«На берегу» представляет собой самое житейски и научно достоверное обоснование конца человечества из всех, имеющихся в художественной литературе.
Шюту не нужно громоздить ужасы.
Нет нужды выписывать инфернальные ландшафты.
Незачем прибегать к натурализму.
Он добивается максимального воздействия на чувства простейшими средствами — повествуя об угасании жизни на планете с тем же эпическим спокойствием и вниманием к подробностям, с каким другие авторы и сам он в других произведениях живописуют ее течение в смене поколений. У него сильней всего впечатляют даже не сцены болезни и ухода из жизни главных действующих лиц в конце романа (достаточно страшные сцены), но выверенная логика в описаниях материального окружения героев и работы их сознания.

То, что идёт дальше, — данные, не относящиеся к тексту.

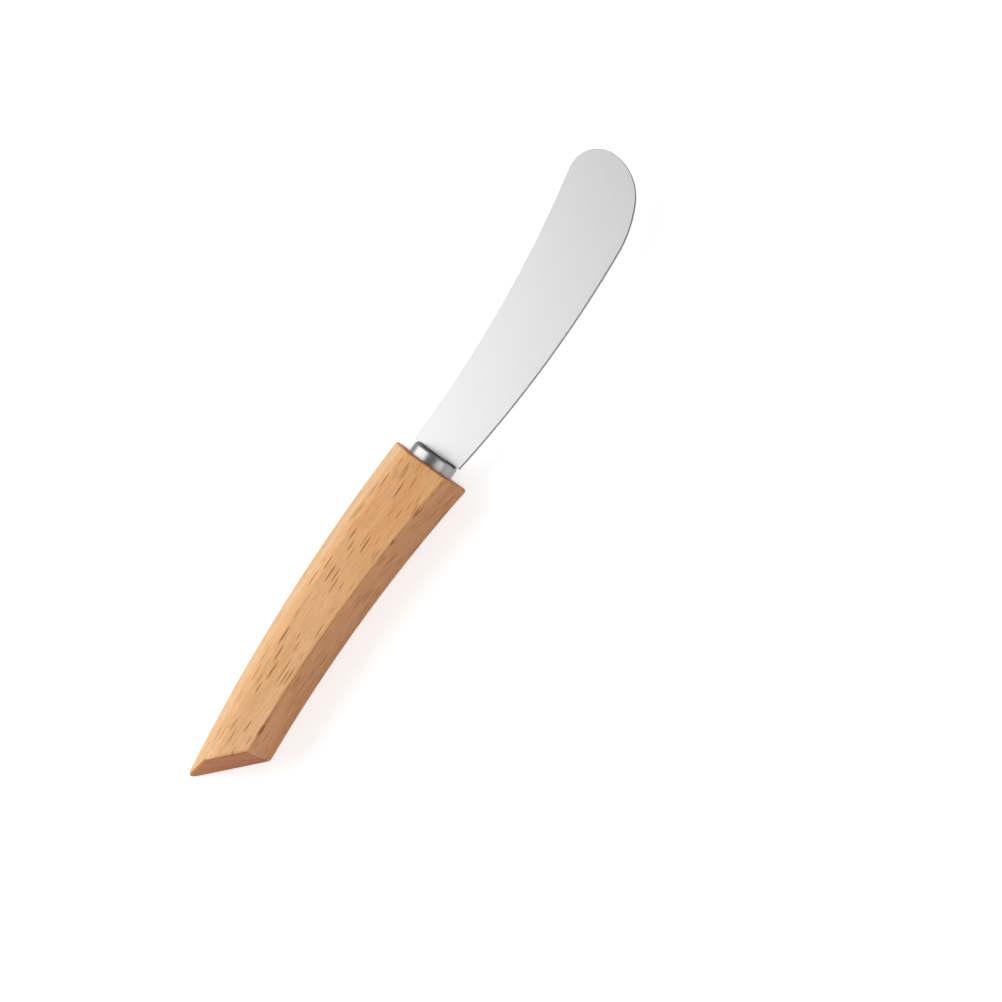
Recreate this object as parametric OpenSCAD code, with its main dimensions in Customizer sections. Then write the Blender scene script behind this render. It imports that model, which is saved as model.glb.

В книгах Шюта следствия жестко вытекают из причин и развитие общей картины во времени изначально мотивировано. В данном случае гибель — к началу действия — подавляющей части человечества и исчезновение связей между государствами и континентами закономерно меняет привычную картину цивилизованной жизни в Австралии. Облик мира на этой картине расползается по швам, фрагменты действительности вступают друг с другом в противоестественные, невозможные сочетания, как на полотнах Сальвадора Дали, но персонажи воспринимают это как должное. Вот характерный пример сюрреальной метаморфозы вещей в эпоху конца времен — оригинальное использование гаража не по назначению:
«Вместо машин тут оставляли лошадей, лошадей держали главным образом деловые люди, которые жили за городом; они приезжали верхом, в бриджах и пластиковых плащах, лошадей оставляли в бывшем гараже, а к центру добирались на трамвае. Бензоколонки заменяли им коновязь. По вечерам они возвращались трамваем из центра, седлали лошадей, привязывали портфели к седлам и верхом отправлялись по домам».

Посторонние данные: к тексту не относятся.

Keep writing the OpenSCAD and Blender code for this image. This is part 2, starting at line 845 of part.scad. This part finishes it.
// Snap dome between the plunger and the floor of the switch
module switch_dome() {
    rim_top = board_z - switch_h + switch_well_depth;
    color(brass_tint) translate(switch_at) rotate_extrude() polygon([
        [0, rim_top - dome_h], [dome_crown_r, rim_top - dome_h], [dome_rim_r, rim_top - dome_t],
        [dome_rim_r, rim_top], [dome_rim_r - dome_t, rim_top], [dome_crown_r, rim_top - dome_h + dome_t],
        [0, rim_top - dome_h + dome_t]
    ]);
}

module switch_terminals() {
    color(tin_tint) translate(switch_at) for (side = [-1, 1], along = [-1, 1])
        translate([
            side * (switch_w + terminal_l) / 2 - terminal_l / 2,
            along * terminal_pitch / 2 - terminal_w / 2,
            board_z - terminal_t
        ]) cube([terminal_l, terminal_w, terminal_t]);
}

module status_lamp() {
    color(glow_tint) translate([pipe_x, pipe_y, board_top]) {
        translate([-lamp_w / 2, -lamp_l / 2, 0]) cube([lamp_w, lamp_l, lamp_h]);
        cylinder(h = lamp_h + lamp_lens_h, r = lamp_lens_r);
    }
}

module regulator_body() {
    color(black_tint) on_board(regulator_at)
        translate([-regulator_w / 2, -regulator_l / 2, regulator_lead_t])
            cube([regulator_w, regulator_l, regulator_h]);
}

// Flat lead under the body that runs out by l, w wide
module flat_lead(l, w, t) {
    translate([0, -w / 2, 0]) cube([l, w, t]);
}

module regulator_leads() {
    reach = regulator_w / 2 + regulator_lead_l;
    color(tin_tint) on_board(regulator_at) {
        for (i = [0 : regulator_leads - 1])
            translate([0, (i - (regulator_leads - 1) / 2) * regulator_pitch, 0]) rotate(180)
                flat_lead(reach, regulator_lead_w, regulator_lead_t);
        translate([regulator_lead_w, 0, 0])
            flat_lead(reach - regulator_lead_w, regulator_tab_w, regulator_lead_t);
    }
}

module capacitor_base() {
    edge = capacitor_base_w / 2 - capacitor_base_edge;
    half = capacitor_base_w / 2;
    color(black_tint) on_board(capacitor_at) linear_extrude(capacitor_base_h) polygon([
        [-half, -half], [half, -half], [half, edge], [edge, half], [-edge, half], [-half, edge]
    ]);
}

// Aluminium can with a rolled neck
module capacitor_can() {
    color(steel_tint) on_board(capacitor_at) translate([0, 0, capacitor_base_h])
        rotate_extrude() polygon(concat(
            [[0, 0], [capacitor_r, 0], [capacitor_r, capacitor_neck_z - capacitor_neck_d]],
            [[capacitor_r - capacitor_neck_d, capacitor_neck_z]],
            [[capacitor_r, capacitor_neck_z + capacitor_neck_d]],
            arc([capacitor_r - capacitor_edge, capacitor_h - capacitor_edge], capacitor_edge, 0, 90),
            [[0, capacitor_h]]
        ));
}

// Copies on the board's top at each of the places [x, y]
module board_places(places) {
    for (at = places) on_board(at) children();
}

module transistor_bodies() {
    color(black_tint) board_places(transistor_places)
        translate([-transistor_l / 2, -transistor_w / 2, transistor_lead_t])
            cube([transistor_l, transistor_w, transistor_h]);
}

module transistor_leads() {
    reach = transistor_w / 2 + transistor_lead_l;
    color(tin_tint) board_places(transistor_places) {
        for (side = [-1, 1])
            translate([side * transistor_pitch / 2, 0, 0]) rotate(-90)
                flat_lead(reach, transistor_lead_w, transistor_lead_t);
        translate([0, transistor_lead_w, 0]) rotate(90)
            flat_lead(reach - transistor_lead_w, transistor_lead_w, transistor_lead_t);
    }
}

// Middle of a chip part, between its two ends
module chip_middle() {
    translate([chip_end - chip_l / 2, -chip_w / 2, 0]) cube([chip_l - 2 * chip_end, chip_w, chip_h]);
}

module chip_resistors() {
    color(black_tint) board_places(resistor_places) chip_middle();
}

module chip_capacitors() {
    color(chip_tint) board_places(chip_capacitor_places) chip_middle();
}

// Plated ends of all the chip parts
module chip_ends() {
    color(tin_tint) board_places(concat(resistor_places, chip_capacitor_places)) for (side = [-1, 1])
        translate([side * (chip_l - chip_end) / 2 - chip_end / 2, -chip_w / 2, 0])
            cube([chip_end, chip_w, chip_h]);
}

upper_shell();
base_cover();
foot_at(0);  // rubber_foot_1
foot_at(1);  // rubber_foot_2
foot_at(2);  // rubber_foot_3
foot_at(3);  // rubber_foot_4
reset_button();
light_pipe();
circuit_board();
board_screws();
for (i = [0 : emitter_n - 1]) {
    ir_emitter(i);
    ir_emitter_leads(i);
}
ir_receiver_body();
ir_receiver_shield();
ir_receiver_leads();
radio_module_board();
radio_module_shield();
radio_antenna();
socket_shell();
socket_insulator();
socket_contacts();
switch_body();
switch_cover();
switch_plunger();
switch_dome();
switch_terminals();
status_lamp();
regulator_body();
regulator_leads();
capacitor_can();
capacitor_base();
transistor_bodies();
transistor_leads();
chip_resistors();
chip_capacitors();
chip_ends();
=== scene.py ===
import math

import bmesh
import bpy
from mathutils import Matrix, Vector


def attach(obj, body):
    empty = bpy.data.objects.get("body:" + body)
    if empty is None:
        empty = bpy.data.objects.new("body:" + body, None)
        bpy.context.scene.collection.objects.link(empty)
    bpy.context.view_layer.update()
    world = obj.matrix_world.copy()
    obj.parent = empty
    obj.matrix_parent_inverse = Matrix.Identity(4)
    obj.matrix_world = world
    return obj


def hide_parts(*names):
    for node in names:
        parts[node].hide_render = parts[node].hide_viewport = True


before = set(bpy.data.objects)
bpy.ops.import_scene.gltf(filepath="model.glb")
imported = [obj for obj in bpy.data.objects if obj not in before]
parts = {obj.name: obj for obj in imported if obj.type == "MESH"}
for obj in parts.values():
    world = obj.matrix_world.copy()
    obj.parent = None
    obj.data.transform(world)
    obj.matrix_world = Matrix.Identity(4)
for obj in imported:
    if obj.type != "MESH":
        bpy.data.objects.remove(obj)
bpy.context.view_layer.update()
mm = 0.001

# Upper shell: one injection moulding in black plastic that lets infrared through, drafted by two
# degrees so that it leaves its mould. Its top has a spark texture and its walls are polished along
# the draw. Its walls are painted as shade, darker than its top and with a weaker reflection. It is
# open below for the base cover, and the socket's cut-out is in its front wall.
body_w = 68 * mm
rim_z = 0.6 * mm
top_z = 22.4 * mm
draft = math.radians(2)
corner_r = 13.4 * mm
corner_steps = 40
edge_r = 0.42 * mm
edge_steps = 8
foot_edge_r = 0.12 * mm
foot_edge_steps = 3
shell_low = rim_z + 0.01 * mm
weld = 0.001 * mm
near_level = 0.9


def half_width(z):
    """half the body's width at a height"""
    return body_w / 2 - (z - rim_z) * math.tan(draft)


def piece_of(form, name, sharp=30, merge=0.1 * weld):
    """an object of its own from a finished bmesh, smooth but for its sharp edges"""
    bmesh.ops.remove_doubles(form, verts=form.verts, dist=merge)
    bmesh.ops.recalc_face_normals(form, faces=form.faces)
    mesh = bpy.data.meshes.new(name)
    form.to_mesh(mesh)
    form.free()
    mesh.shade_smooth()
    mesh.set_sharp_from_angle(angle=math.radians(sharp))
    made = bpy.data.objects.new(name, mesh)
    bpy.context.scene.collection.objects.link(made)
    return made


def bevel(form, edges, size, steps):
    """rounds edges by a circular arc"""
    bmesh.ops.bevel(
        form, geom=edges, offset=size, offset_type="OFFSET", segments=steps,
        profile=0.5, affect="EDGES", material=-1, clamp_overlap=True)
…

В романе «На берегу» нет изощренного психологизма, зато есть особая точность диалога и жеста, верно рассчитанные человеческие реакции. С приближением конца человека, показывает Шют, меняют свой привычный облик даже вещи, но сознание консервативно, оно не желает меняться, принимать неизбежное. Шют словно угадал, что восприятие жизни человеком до самого конца и жизни, и человека будет идти по накатанной колее, нести печать обыденности и в исключительных обстоятельствах. Из этого несоответствия писатель извлекает большой эмоциональный эффект.
Комичны, скажем, подсчеты отставного генерала — успеют ли они с коллегами прикончить клубные запасы марочного портвейна, прежде чем их самих прикончит радиация? А вера капитана подлодки ВМС США в то, что, погибнув, он непонятным образом возвратится на нетронутую войной родину, чтобы воссоединиться с живыми — в том, другом, измерении — и ожидающими его женой и детьми, напротив, отмечена высокой патетикой. Но из контекста можно понять, что это особые случаи, тогда как общее правило — инерция жизни в планах, что действующие лица строят на ближайшее и отдаленное (!) будущее.